By keeping crop-based biofuels such as biodiesel stable at 7 percent, the agreement recognizes their importance for the EU's transport mix, the EBB says. Meanwhile, the limits on crop-based biofuels are unclear and open to interpretation by national governments, EBB and other groups say.
Oxfam's Herman agrees about the lack of clarity, pointing out that "EU member states will still be allowed to burn massive amounts of food."
The transition to second-generation advanced biofuels, which are not based on food crops but rather substances like algae, will be key.
These types of biofuels are still being developed, and have not yet reached their full commercial potential. But a new requirement inserted into the EU renewables law will require member states to source at least 1 percent of the renewable transport fuel from advanced biofuels by 2025, and 3.5 percent in 2030. This may stimulate investment.
Industry influential in Brazil, US
Meanwhile, in the United States and Brazil, the trend has gone in the opposite direction.
In the US, the government is reportedly preparing to revise its renewable fuel standard program in a way that would require large refiners to use even more biofuels.
Biofuel subsidies are considered politically untouchable: Corn growers are located in US states that are key to the American presidential primary elections, because they vote early.
In Brazil, forest protection groups have been unsuccessful in convincing the government to do anything that might displease the powerful ethanol industry.
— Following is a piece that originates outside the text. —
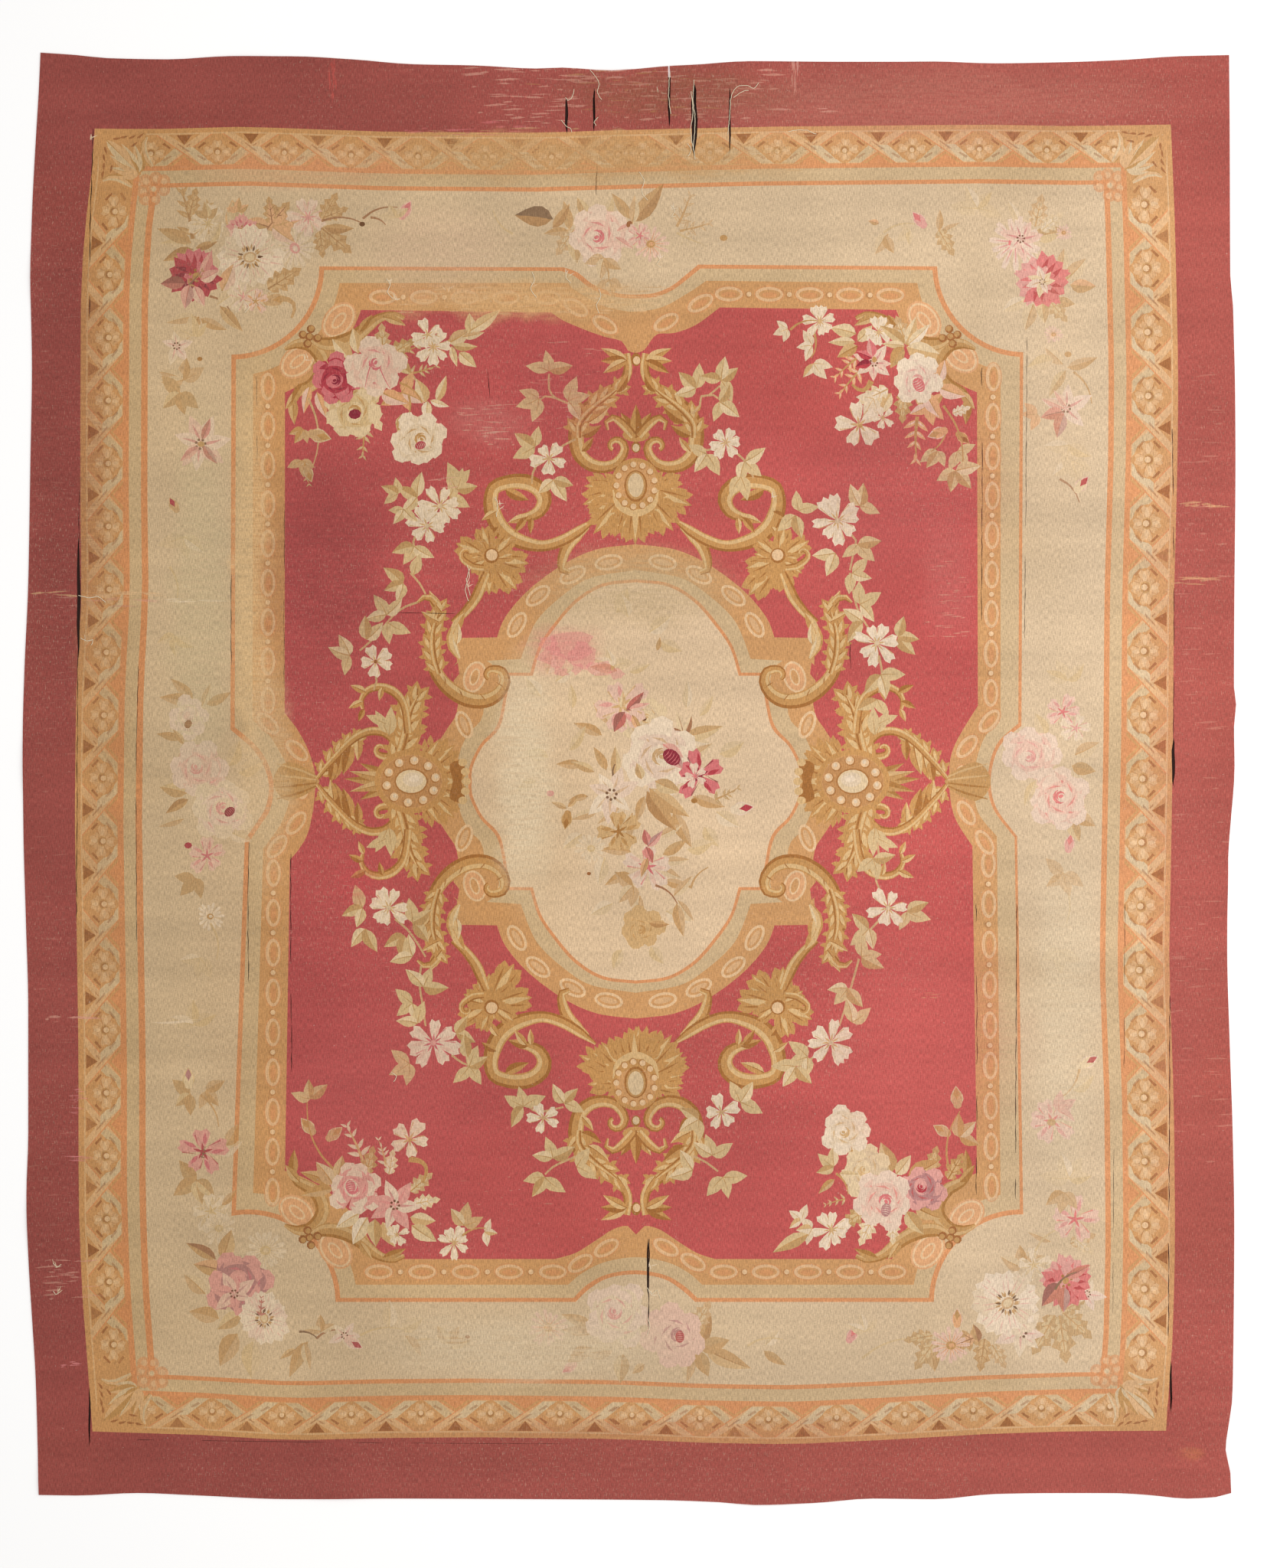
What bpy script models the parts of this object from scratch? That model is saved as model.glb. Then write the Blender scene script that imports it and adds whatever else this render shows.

Indeed, the government views the country's biofuel growth as a success story rather than something to worry about.
Campaigners are quick to point out that not all biofuels are bad. But many of the biofuels that have been used to meet government targets over the past year made from food crops, which is a problem.
Environmental groups are continuing to push to end subsidies for food-based fuels, and put policies in place that will incentivize the development of advanced biofuels.
But as every politician knows, once you put a subsidy in place, it's very hard to get rid of.